The "Flywheel Effect" is a concept popularized by Jim Collins in his book "Good to Great." It describes a self-reinforcing loop where businesses build momentum over time, almost like a heavy flywheel that once set in motion, continues to spin with minimal additional effort. For investors, understanding the Flywheel Effect can provide valuable insights into a company's potential for sustained growth and long-term success.

The Basics of the Flywheel

A flywheel, in mechanical terms, is a heavy wheel that requires significant effort to push. However, once it starts turning, its own momentum keeps it going, and it becomes easier to keep it spinning. The same principle applies to businesses. A company's flywheel represents a series of steps or actions that, when executed in sequence, reinforce and accelerate growth. Over time, as each step is repeated, the company gains more momentum, making growth increasingly self-sustaining.

How the Flywheel Effect Works in Business

A company's flywheel is often comprised of several interrelated elements that feed into and reinforce each other. Here's a simplified example:

  • Invest in Quality Products or Services: A company introduces a high-quality product.

  • Attract Customers: Because of the quality, more customers are attracted.

  • Generate Word of Mouth: Happy customers lead to positive word-of-mouth referrals.

  • Increase Sales: As more people hear about the product, sales increase.

  • Reinvest in Product Development: With more revenue, the company reinvests in developing even better products.

  • Repeat: The cycle starts again, each time building on the previous cycle's momentum.

The Importance for Investors

For investors, identifying companies that have a strong flywheel effect in place can be a signal of potential long-term growth. Here's why:

  • Sustained Growth: Companies with a strong flywheel can often achieve growth at a consistent rate, as each turn of the wheel builds upon the last.

  • Competitive Advantage: A well-functioning flywheel can give companies a significant edge over competitors, making it difficult for others to catch up.

  • Resilience: Companies that have built momentum through their flywheel can often weather economic downturns or industry disruptions better than those without.

Real-world Examples

  • Amazon: One of the most cited examples of the flywheel effect in action. Amazon's flywheel involves offering a vast selection, which attracts more visitors. More visitors lead to more sellers. More sellers reduce costs through scale, leading to lower prices, which in turn attracts more visitors. And the cycle continues.

  • Netflix: By investing heavily in original content, Netflix attracts more subscribers. More subscribers mean more revenue, which can be reinvested in more original content. This cycle has made Netflix the dominant player in the streaming space.

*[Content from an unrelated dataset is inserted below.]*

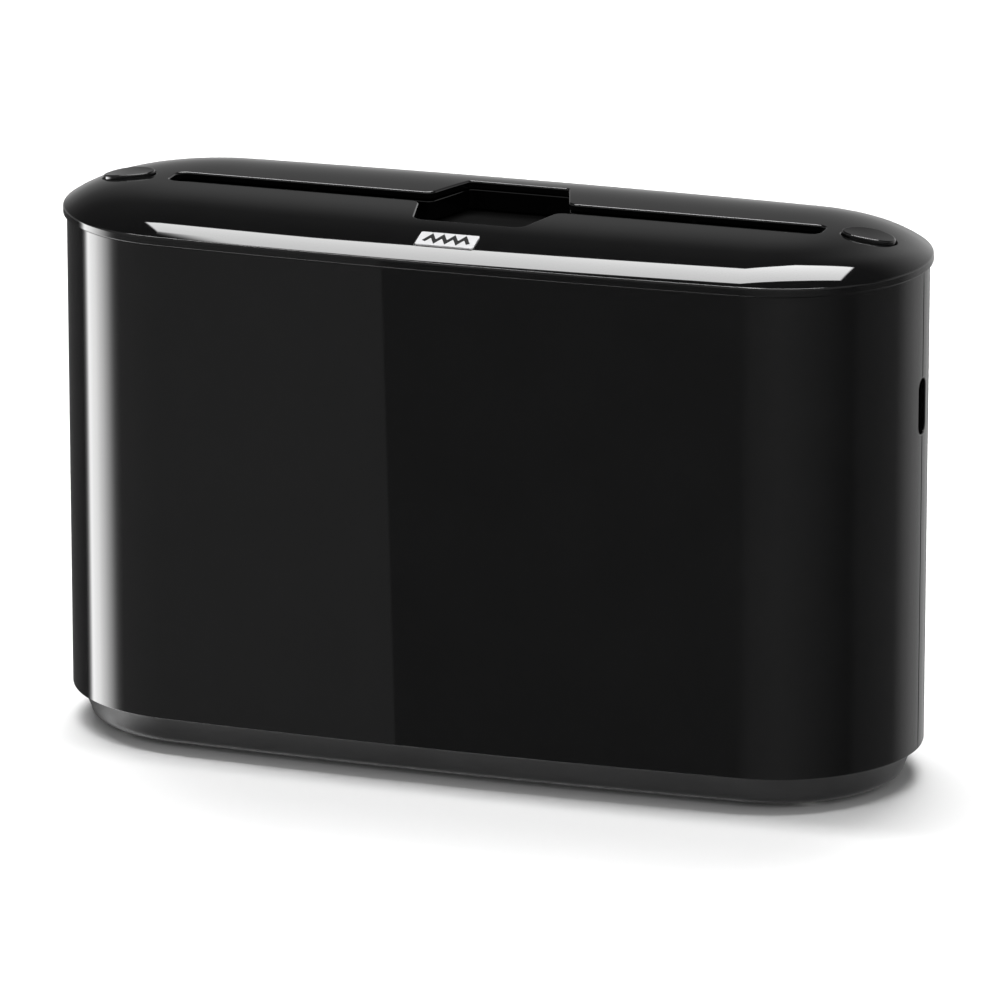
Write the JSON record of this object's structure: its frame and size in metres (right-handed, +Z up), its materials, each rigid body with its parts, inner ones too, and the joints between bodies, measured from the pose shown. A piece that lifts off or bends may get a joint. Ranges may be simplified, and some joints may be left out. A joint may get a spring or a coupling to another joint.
{
  "type": "napkin dispenser",
  "caption": "Oval black countertop napkin dispenser: domed lift-off lid with a long slot and hand opening, push-button latches, sprung lift platform inside.",
  "frame": {"origin": "on the table, under the middle of the housing", "axes": "+X along the width to the right end, -Y out of the front face, +Z up"},
  "size_m": [0.323, 0.116, 0.2031],
  "materials": {
    "shell_plastic": "high-gloss black ABS",
    "lid_plastic": "glossy black ABS",
    "button_plastic": "glossy black ABS",
    "base_plastic": "satin charcoal ABS",
    "guide_plastic": "fine-grained matte black",
    "cheek_plastic": "matte dark grey",
    "platform_plastic": "fine-grained matte black",
    "nylon": "natural nylon, low sheen",
    "rod_steel": "ground and polished",
    "spring_steel": "drawn spring wire",
    "screw_steel": "zinc plated",
    "foot_rubber": "matte",
    "badge_plastic": "plain pale plate, no mark"
  },
  "bodies": {
    "housing": {"base": "base_plastic", "foot_front_left": "foot_rubber", "foot_front_right": "foot_rubber", "foot_rear_left": "foot_rubber", "foot_rear_right": "foot_rubber", "base_screw_front_left": "screw_steel", "base_screw_front_right": "screw_steel", "base_screw_rear_left": "screw_steel", "base_screw_rear_right": "screw_steel", "front_shell": "shell_plastic", "rear_shell": "shell_plastic", "seam_screw_lower_left": "screw_steel", "seam_screw_lower_right": "screw_steel", "seam_screw_upper_left": "screw_steel", "seam_screw_upper_right": "screw_steel", "left_cheek": "cheek_plastic", "right_cheek": "cheek_plastic", "left_guide_rod": "rod_steel", "right_guide_rod": "rod_steel", "left_lift_spring": "spring_steel", "right_lift_spring": "spring_steel"},
    "lid": {"lid": "lid_plastic", "badge": "badge_plastic", "napkin_guide": "guide_plastic", "guide_screw_front_left": "screw_steel", "guide_screw_front_right": "screw_steel", "guide_screw_rear_left": "screw_steel", "guide_screw_rear_right": "screw_steel", "left_button_spring": "spring_steel", "right_button_spring": "spring_steel", "left_latch_pin": "rod_steel", "right_latch_pin": "rod_steel"},
    "left_button": {"left_button": "button_plastic"},
    "right_button": {"right_button": "button_plastic"},
    "left_latch": {"left_latch": "nylon"},
    "right_latch": {"right_latch": "nylon"},
    "platform": {"lift_platform": "platform_plastic", "left_slider": "nylon", "right_slider": "nylon", "slider_screw_left": "screw_steel", "slider_screw_right": "screw_steel"}
  },
  "joints": [
    {"name": "lid_lift", "type": "slide", "parent": "housing", "child": "lid", "axis": [0, 0, 1], "range_m": [0, 0.09]},
    {"name": "left_button_press", "type": "slide", "parent": "lid", "child": "left_button", "axis": [0, 0, -1], "range_m": [0, 0.0025], "stiffness_N_per_m": 300, "springref_m": -0.004, "deforming": ["left_button_spring"]},
    {"name": "right_button_press", "type": "slide", "parent": "lid", "child": "right_button", "axis": [0, 0, -1], "range_m": [0, 0.0025], "stiffness_N_per_m": 300, "springref_m": -0.004, "deforming": ["right_button_spring"]},
    {"name": "left_latch_turn", "type": "hinge", "parent": "lid", "child": "left_latch", "pos_m": [-0.15, 0, 0.1837], "axis": [0, 1, 0], "range_deg": [0, 14]},
    {"name": "right_latch_turn", "type": "hinge", "parent": "lid", "child": "right_latch", "pos_m": [0.15, 0, 0.1837], "axis": [0, -1, 0], "range_deg": [0, 14]},
    {"name": "platform_slide", "type": "slide", "parent": "housing", "child": "platform", "axis": [0, 0, -1], "range_m": [0, 0.13], "stiffness_N_per_m": 25, "springref_m": -0.08, "deforming": ["left_lift_spring", "right_lift_spring"]}
  ],
  "couplings": [
    {"joint": "left_latch_turn", "follows": "left_button_press", "rad_per_m": 97.087},
    {"joint": "right_latch_turn", "follows": "right_button_press", "rad_per_m": 97.087}
  ]
}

How Investors Can Spot the Flywheel Effect

  • Look for Consistent Growth: Companies that have been growing steadily over time, especially in downturns, may have a flywheel in effect.

  • Understand the Business Model: Dive deep into how the company operates. If there's a clear cycle where one positive action leads to another in a reinforcing loop, there's a potential flywheel.

  • Customer Feedback: Happy, loyal customers who evangelize the product can be a sign of a strong flywheel, as their advocacy can drive the company's growth.

The Flywheel Effect, when properly understood, can be a powerful tool for investors. By identifying and investing in companies that have this self-reinforcing momentum, investors can potentially benefit from sustained growth and long-term success. Like any investment strategy, however, it's essential to conduct thorough research and consult with financial professionals before making decisions.